Cities are shifting from scattered AI pilots to “decision-ready intelligence” that reliably shapes public decisions, withstands scrutiny, and builds trust. The real gap is not between data and algorithms, but between insights and the ability of governments to act on them confidently and accountably.
Many municipalities have already run impressive AI experiments, such as pilots for traffic management, infrastructure monitoring, or citizen services, yet these remain isolated proofs of concept. What prevents scale is that most projects don’t integrate with how government actually makes decisions: cross‑department coordination, formal policies, public records obligations, and political accountability. As a result, cities accumulate dashboards and models, but not systems that can support real-world choices in front of residents, auditors, and courts.
To close this “intelligence gap,” what’s needed is decision‑ready intelligence, defined as insight packaged so it can be acted on safely and repeatedly. That requires combining three elements: operational data already trusted inside the organization, the relevant policy and regulatory constraints, and structured human checkpoints that mirror real accountability. The goal is not merely faster analytics but reduced “decision latency” – the time between detecting a signal and executing a defensible decision. When that latency is high, cities miss opportunities, respond slowly to crises, and expose themselves to legal or reputational risk, even if their AI models are technically accurate.

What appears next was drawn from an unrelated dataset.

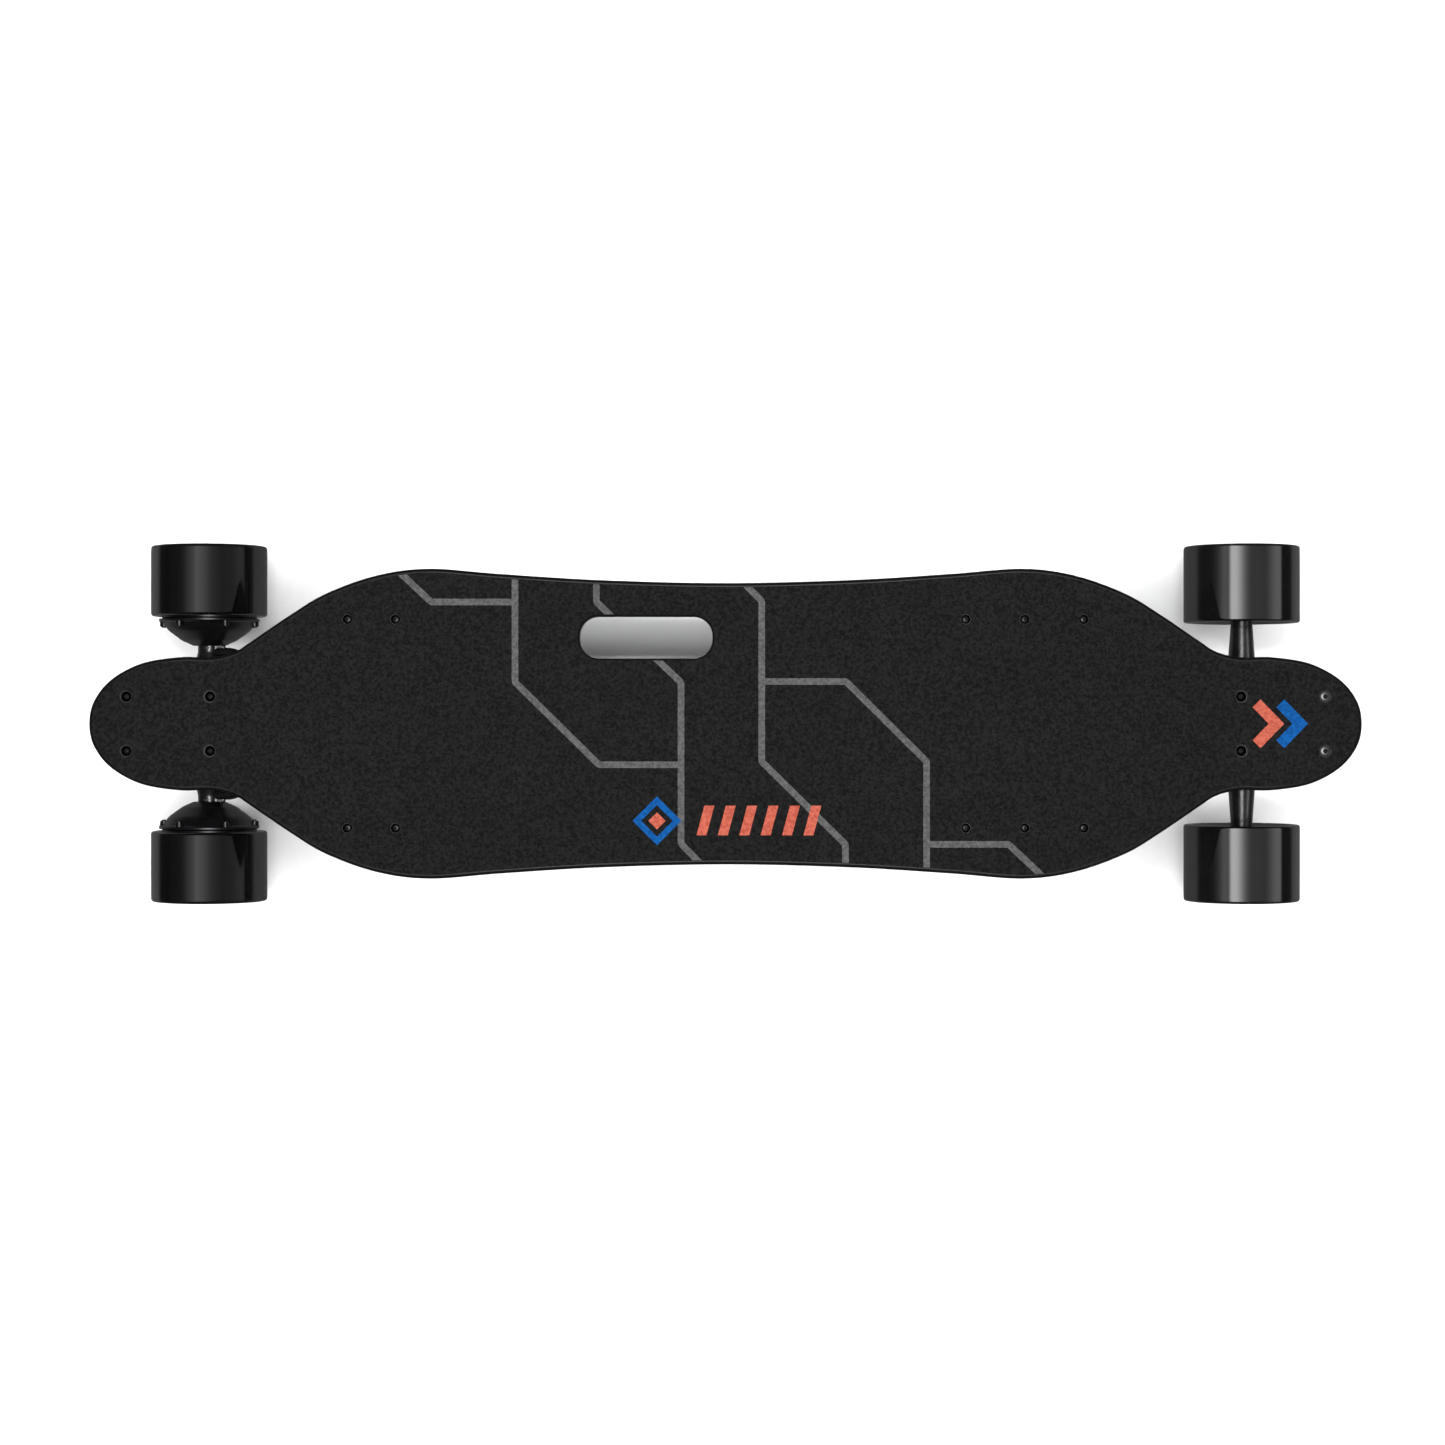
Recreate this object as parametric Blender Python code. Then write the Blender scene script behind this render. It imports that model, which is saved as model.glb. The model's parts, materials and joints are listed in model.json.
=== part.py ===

Institutional memory must be treated as critical infrastructure. Cities typically invest in physical assets and digital platforms, but not in capturing and reusing prior rulings, planning rationales, settlement agreements, and lessons from past inquiries. Without this context, an AI‑assisted decision can easily contradict a previous precedent or regulator interpretation, creating compliance and equity issues. Decision‑ready systems therefore need access to historical records, traceable links back to the originating documents, and robust logging that records not just outcomes but the reasoning and sources behind them.
Many AI efforts falter because governance, documentation, and explainability questions are raised only after pilots succeed technically. By then, the system was never designed to support public defense of its outputs. The proposed remedy is to embed governance from the outset: design AI initiatives around records management, auditability, human‑in‑the‑loop checks, and clear ownership for each decision stage. This enables reusable patterns—governed data products, policy knowledge bases, and standardized workflows—that can be applied across departments instead of reinvented case by case.

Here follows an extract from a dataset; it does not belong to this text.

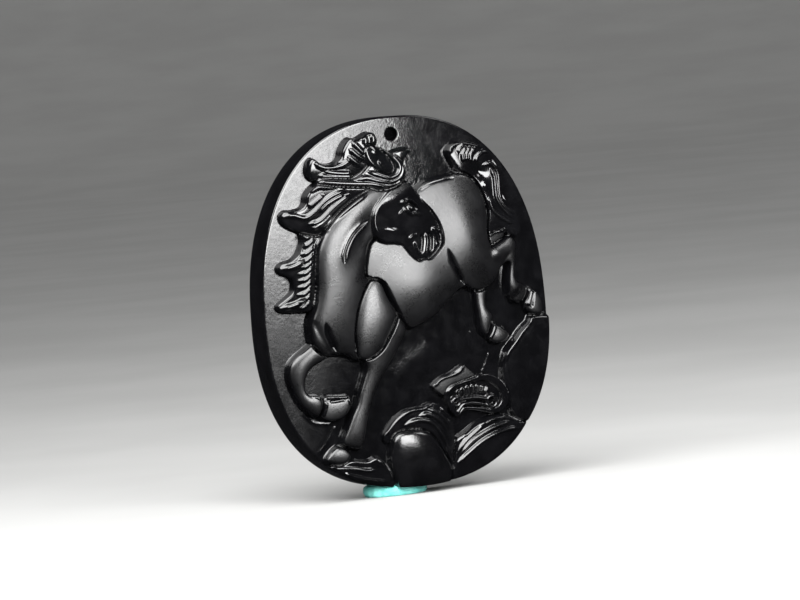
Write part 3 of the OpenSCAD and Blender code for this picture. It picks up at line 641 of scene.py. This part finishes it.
upper = form("mane_upper", [
    (-12.2, 17.4), (-13.3, 16.7), (-14, 15.8), (-14.3, 14.8), (-14.9, 14.2), (-16, 14),
    (-17.2, 14), (-17.8, 13.4), (-17.6, 12.4), (-16.8, 11.7), (-15.8, 11.2), (-15.1, 10.8),
    (-13.9, 10.4), (-12.6, 10.3), (-11.6, 11.2), (-10, 12.8), (-8, 14.3), (-6, 15.5),
    (-4.6, 16.3), (-6.5, 17), (-9, 17.3), (-11, 17.5)],
    1.4, 0.2, 0.35, 0.2, 0.95, lean=(0.06, 0.1))
upper_lines = [
    [(-17.4, 13.3), (-16.2, 13.4), (-14.6, 12.9), (-13.2, 13.5), (-11.7, 14.8), (-10.3, 15.6),
     (-8.5, 16.1)],
    [(-13.8, 14.4), (-13, 14.9), (-11.8, 15.7)],
    [(-12.4, 13.6), (-11.4, 14.4), (-10, 15.1), (-8.9, 15.5)],
    [(-13.9, 12), (-12.9, 12.1), (-11.9, 12.6), (-10.5, 13.8), (-9.4, 14.6), (-8.1, 15.4)],
    [(-13.6, 11.3), (-12, 12), (-10.8, 13)],
    [(-13.6, 16.4), (-12.3, 16.9), (-11, 16.8), (-9.6, 16.9), (-7.4, 16.7)]]
locks(upper_lines, 0.28, 0.4, upper)
ridge([(-12.2, 10.4), (-11, 11.8), (-9.4, 13), (-7.4, 14.2), (-5, 15.5)], 0.3, 0.45, None, 1)

# ---- Head ----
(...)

Practically, Cities are advised to start small but visible, rather than attempting a full transformation. They should choose one “moment of truth” that cuts across teams—such as permitting, enforcement, or emergency response—then define what must be logged, retained, and explainable for that decision. Next, they connect only the necessary data sources, rules, and work context to support that specific decision path, ensuring humans remain in control at key points. Once this pattern works and proves auditable, it can be reused and adapted for other use cases, creating a portfolio of AI‑enabled decisions built on consistent governance foundations.
AI in government will be judged like any public investment—by outcomes, fairness, and public confidence, not by technical novelty. Closing the intelligence gap is thus less about building smarter models and more about designing decision systems that reflect how governments operate and are held accountable.